• **WRITTEN INSTRUCTION**
In the records below, find the line containing "Reconstruct the object" and the line containing "150.0, 169.0, 180.0)"; please repeat exactly the lines from one to the other, both included, and nothing more.

# Start of RECORDS PROVIDED

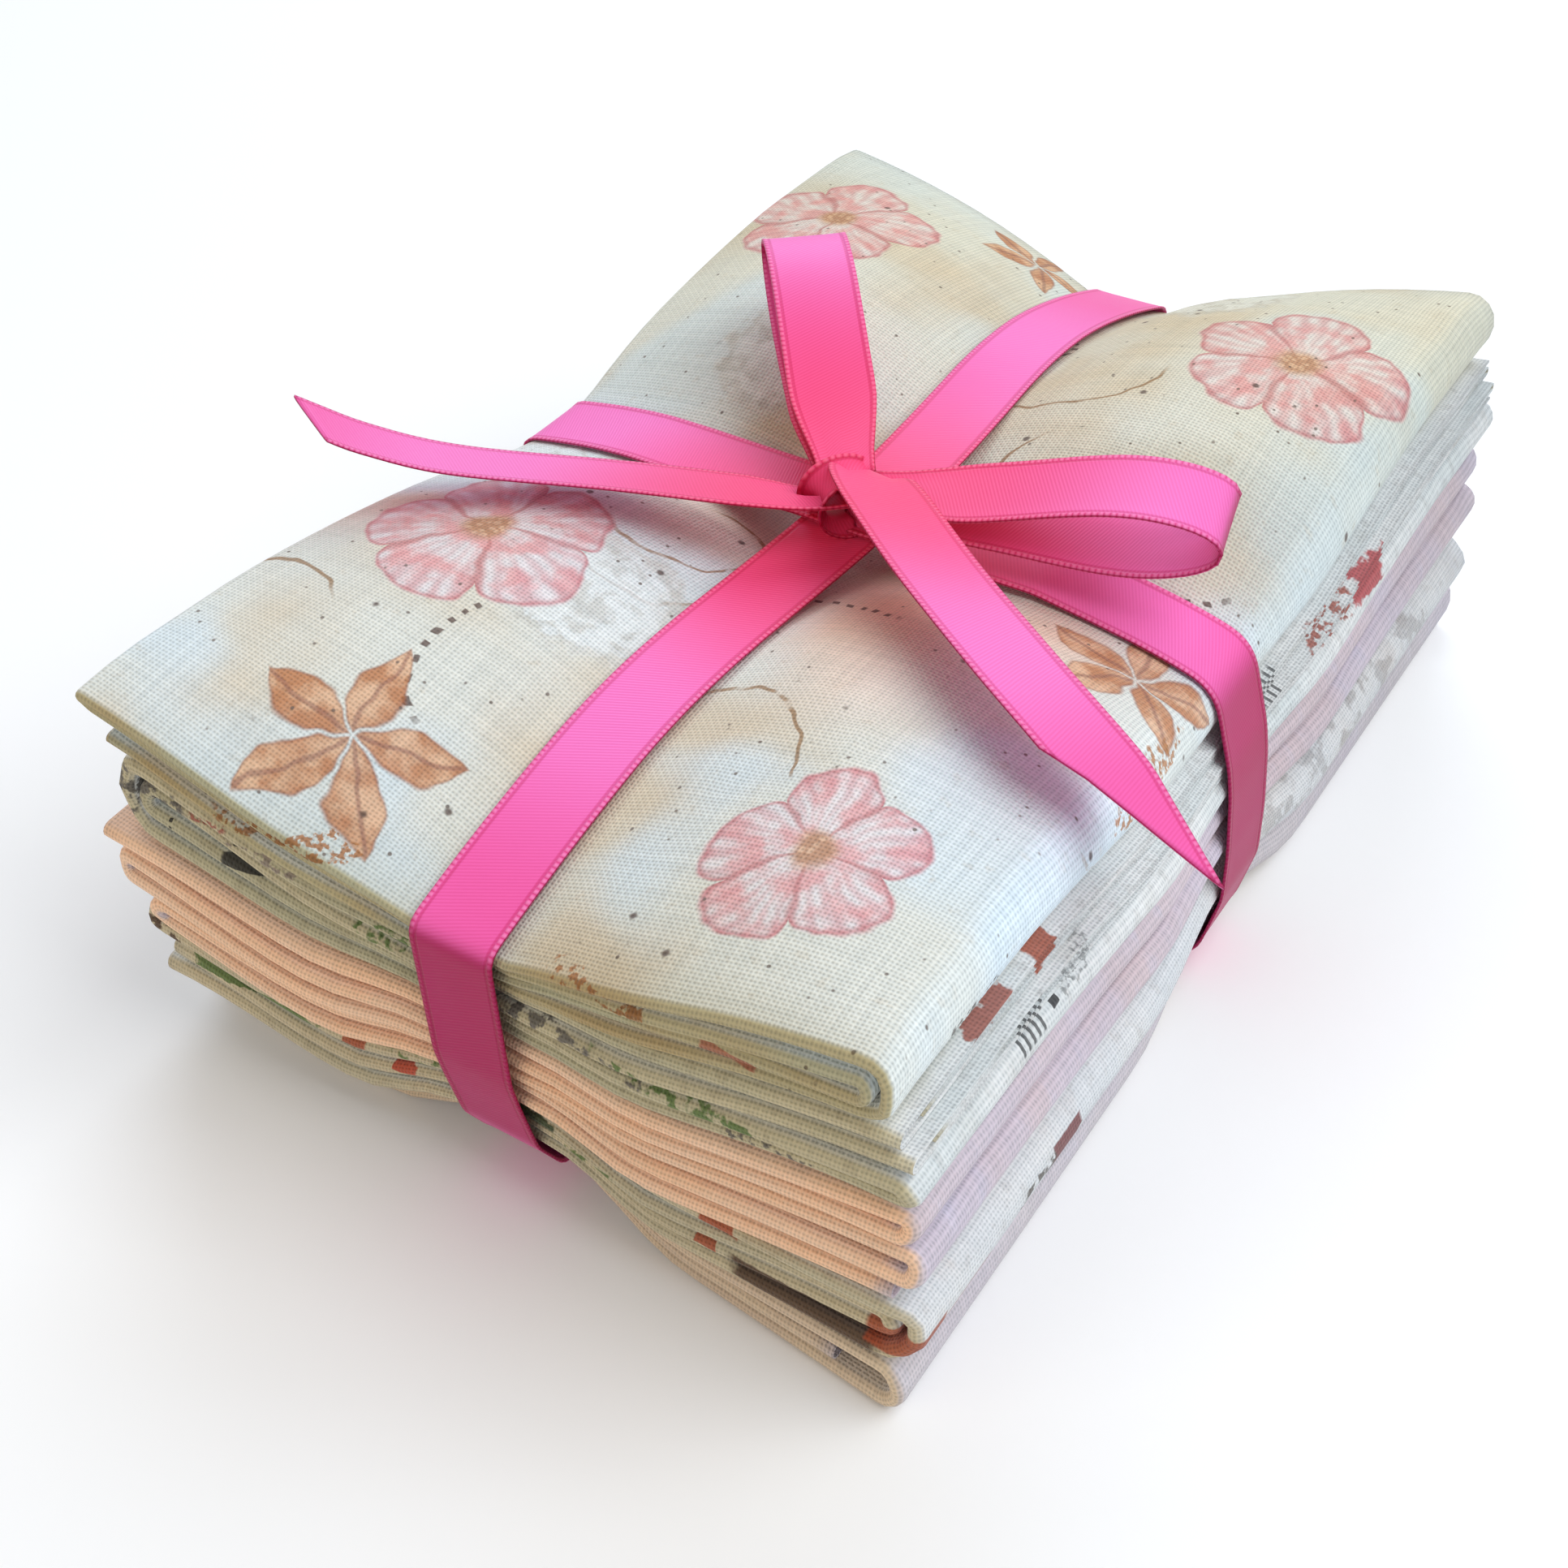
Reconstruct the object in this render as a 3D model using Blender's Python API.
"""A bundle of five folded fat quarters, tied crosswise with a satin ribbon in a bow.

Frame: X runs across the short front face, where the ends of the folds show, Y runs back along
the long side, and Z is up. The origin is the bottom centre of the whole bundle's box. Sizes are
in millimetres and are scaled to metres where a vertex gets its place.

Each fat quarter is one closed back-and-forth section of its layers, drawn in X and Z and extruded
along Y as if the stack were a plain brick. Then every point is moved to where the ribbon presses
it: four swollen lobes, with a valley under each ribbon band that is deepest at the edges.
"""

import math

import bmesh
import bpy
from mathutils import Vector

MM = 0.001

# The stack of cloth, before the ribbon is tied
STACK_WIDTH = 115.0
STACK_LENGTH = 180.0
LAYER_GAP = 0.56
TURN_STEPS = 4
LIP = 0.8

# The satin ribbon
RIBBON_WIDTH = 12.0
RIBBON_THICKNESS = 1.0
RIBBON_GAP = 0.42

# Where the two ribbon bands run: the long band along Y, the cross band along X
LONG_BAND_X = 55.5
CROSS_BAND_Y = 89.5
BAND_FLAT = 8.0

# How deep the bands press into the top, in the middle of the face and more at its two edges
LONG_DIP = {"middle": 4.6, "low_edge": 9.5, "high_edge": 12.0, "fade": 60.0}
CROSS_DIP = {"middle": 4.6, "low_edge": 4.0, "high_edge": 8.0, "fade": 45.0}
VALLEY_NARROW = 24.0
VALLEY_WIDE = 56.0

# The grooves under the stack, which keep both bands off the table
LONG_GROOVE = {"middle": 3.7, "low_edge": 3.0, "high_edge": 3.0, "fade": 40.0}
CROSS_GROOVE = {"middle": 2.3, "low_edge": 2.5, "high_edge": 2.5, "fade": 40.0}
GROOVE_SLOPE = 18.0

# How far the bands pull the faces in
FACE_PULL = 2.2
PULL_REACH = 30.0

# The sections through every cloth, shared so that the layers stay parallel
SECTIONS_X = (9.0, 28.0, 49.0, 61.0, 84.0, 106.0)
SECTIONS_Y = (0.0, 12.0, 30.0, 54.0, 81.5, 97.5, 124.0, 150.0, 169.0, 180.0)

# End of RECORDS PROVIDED
# Start of RECORDS PROVIDED

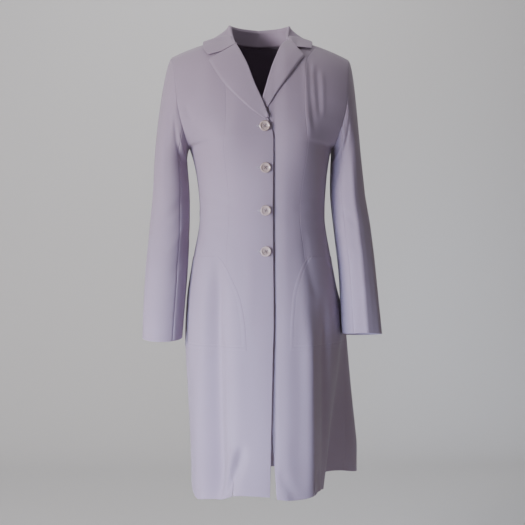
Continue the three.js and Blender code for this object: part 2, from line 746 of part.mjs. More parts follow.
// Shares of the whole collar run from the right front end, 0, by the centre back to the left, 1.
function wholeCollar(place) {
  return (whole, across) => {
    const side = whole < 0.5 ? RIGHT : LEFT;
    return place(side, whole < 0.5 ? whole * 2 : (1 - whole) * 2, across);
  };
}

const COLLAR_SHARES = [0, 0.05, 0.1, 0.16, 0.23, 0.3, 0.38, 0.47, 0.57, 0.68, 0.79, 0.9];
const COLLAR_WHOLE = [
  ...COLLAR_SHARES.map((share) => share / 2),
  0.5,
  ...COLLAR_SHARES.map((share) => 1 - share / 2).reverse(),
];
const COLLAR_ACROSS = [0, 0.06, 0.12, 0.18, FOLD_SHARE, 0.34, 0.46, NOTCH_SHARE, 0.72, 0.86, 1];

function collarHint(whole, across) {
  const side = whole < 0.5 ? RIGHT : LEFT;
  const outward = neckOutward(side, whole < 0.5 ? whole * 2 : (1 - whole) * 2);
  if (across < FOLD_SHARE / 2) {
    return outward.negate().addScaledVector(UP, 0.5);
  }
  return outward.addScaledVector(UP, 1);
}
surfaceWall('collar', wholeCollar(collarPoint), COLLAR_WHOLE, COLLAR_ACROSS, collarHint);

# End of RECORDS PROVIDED
# Start of RECORDS PROVIDED

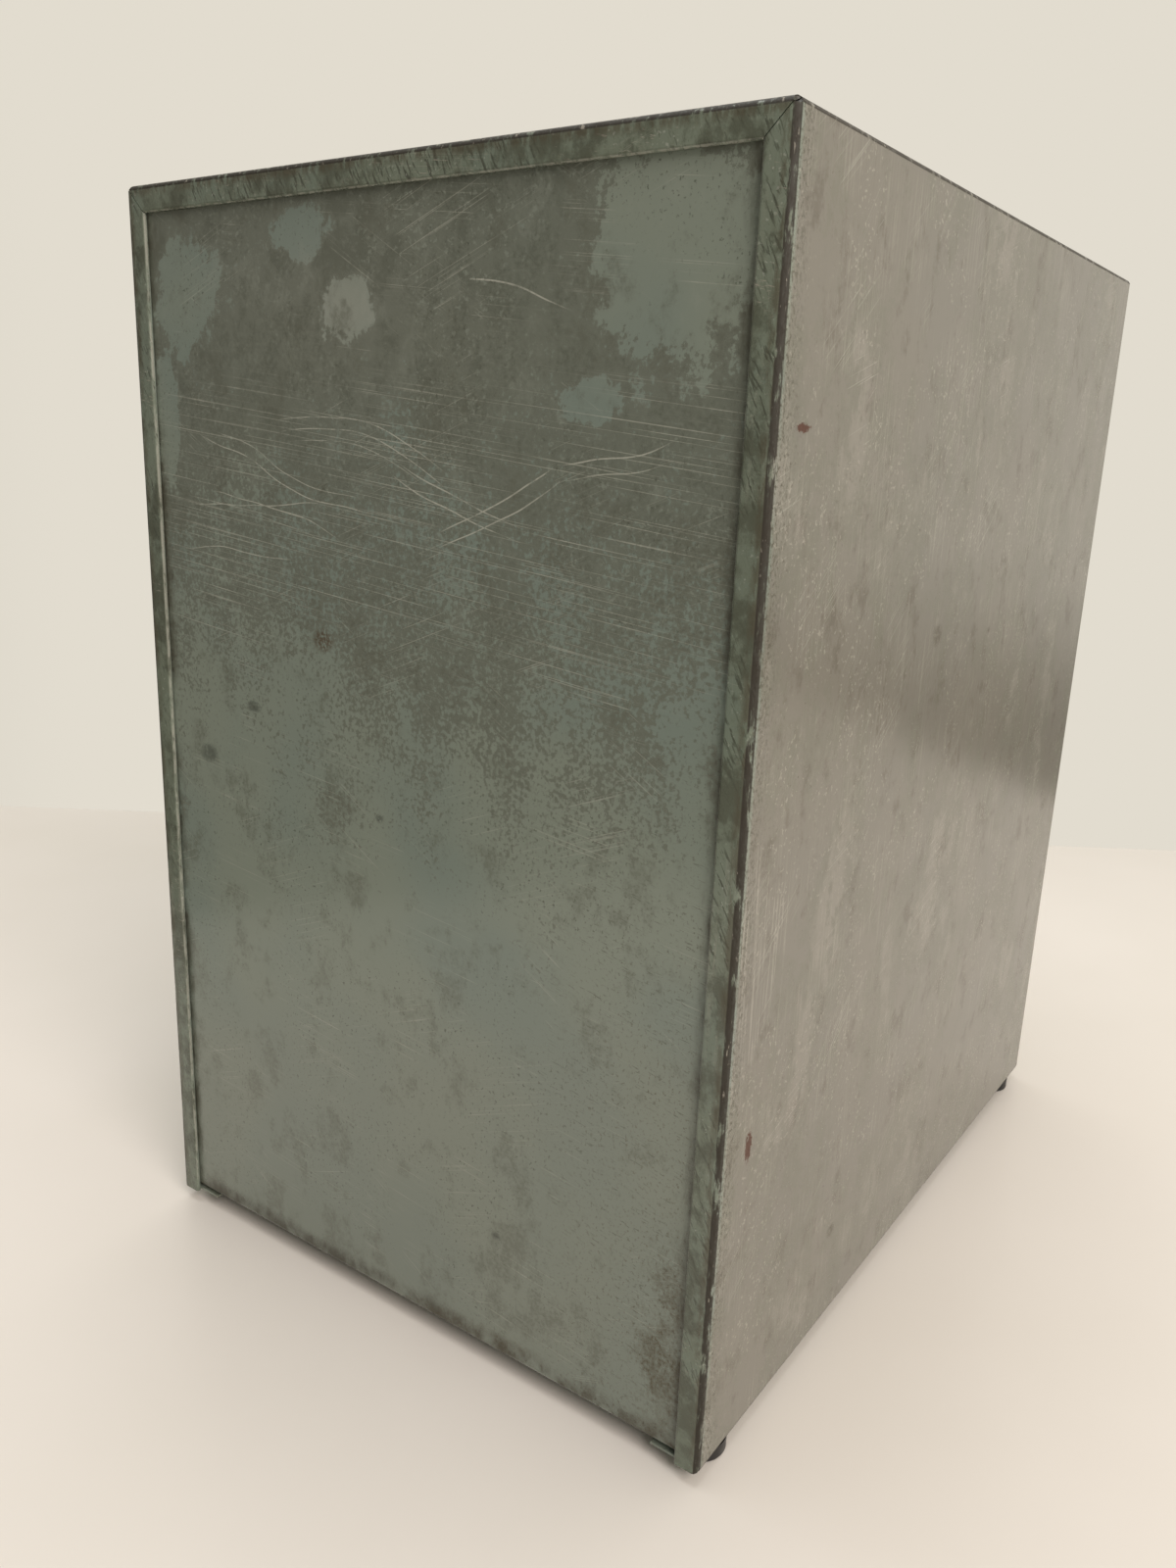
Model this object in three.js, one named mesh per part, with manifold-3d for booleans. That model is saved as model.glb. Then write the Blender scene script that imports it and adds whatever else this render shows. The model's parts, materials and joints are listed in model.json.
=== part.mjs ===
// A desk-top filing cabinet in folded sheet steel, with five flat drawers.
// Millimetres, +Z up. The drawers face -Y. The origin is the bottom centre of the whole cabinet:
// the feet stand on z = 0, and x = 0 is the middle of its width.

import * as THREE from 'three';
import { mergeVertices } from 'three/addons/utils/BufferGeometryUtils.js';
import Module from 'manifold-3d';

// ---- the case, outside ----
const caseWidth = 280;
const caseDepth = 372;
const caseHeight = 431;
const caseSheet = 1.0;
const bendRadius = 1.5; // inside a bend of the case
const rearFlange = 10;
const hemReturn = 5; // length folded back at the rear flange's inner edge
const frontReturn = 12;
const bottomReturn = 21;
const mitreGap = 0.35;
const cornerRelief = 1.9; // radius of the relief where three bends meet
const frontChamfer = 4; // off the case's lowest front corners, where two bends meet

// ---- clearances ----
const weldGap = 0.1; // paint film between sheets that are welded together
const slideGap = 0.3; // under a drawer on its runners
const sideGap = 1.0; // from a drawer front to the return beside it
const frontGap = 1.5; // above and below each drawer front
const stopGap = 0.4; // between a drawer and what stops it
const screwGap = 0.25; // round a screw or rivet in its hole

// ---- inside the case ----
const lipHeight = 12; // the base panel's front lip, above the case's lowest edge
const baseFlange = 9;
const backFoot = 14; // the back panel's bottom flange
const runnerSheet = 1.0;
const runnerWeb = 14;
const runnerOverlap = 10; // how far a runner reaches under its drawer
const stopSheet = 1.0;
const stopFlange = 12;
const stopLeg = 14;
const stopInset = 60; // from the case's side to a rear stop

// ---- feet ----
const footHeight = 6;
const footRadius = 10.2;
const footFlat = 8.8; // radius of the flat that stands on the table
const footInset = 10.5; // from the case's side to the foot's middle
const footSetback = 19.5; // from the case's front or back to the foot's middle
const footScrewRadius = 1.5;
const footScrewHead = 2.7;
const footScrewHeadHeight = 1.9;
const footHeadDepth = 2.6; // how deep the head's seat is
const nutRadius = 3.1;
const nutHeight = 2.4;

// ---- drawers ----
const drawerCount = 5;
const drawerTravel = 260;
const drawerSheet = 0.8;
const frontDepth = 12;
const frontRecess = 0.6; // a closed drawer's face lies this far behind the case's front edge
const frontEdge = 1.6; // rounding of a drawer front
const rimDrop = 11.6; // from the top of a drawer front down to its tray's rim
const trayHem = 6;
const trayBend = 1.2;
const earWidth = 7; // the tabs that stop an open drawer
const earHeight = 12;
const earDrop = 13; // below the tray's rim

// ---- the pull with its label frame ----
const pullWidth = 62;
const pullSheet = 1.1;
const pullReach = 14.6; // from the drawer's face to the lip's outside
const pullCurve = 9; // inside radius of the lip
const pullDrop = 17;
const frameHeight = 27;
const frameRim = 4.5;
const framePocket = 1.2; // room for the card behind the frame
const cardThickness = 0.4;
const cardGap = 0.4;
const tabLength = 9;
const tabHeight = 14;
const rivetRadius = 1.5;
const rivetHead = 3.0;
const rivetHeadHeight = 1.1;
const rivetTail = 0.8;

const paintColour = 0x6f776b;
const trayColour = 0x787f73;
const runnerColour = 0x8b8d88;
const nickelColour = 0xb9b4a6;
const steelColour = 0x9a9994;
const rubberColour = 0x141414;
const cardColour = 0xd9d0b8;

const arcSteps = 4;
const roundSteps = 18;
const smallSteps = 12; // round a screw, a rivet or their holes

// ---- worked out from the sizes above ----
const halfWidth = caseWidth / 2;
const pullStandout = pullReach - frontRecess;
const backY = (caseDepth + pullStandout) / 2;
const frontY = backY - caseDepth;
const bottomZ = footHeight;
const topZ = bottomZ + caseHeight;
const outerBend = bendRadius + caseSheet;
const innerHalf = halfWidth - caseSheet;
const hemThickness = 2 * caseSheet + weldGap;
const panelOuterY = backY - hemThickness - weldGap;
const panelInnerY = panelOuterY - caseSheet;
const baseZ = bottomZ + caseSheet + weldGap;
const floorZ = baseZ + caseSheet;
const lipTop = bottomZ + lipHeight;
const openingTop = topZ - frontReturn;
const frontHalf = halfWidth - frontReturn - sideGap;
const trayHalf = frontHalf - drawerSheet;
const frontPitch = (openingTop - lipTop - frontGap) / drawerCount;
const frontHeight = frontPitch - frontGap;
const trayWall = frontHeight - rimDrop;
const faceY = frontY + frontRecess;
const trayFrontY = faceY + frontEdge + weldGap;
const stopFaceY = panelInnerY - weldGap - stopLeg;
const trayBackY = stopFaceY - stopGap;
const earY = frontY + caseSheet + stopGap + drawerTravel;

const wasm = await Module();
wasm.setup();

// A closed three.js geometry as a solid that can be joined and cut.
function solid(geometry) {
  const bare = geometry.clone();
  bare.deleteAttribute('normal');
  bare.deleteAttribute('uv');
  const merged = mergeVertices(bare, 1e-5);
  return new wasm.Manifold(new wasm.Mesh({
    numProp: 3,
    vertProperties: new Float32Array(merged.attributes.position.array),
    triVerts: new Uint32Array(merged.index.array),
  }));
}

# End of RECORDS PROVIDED

• **WRITTEN SOLUTION**
Reconstruct the object in this render as a 3D model using Blender's Python API.
"""A bundle of five folded fat quarters, tied crosswise with a satin ribbon in a bow.

Frame: X runs across the short front face, where the ends of the folds show, Y runs back along
the long side, and Z is up. The origin is the bottom centre of the whole bundle's box. Sizes are
in millimetres and are scaled to metres where a vertex gets its place.

Each fat quarter is one closed back-and-forth section of its layers, drawn in X and Z and extruded
along Y as if the stack were a plain brick. Then every point is moved to where the ribbon presses
it: four swollen lobes, with a valley under each ribbon band that is deepest at the edges.
"""

import math

import bmesh
import bpy
from mathutils import Vector

MM = 0.001

# The stack of cloth, before the ribbon is tied
STACK_WIDTH = 115.0
STACK_LENGTH = 180.0
LAYER_GAP = 0.56
TURN_STEPS = 4
LIP = 0.8

# The satin ribbon
RIBBON_WIDTH = 12.0
RIBBON_THICKNESS = 1.0
RIBBON_GAP = 0.42

# Where the two ribbon bands run: the long band along Y, the cross band along X
LONG_BAND_X = 55.5
CROSS_BAND_Y = 89.5
BAND_FLAT = 8.0

# How deep the bands press into the top, in the middle of the face and more at its two edges
LONG_DIP = {"middle": 4.6, "low_edge": 9.5, "high_edge": 12.0, "fade": 60.0}
CROSS_DIP = {"middle": 4.6, "low_edge": 4.0, "high_edge": 8.0, "fade": 45.0}
VALLEY_NARROW = 24.0
VALLEY_WIDE = 56.0

# The grooves under the stack, which keep both bands off the table
LONG_GROOVE = {"middle": 3.7, "low_edge": 3.0, "high_edge": 3.0, "fade": 40.0}
CROSS_GROOVE = {"middle": 2.3, "low_edge": 2.5, "high_edge": 2.5, "fade": 40.0}
GROOVE_SLOPE = 18.0

# How far the bands pull the faces in
FACE_PULL = 2.2
PULL_REACH = 30.0

# The sections through every cloth, shared so that the layers stay parallel
SECTIONS_X = (9.0, 28.0, 49.0, 61.0, 84.0, 106.0)
SECTIONS_Y = (0.0, 12.0, 30.0, 54.0, 81.5, 97.5, 124.0, 150.0, 169.0, 180.0)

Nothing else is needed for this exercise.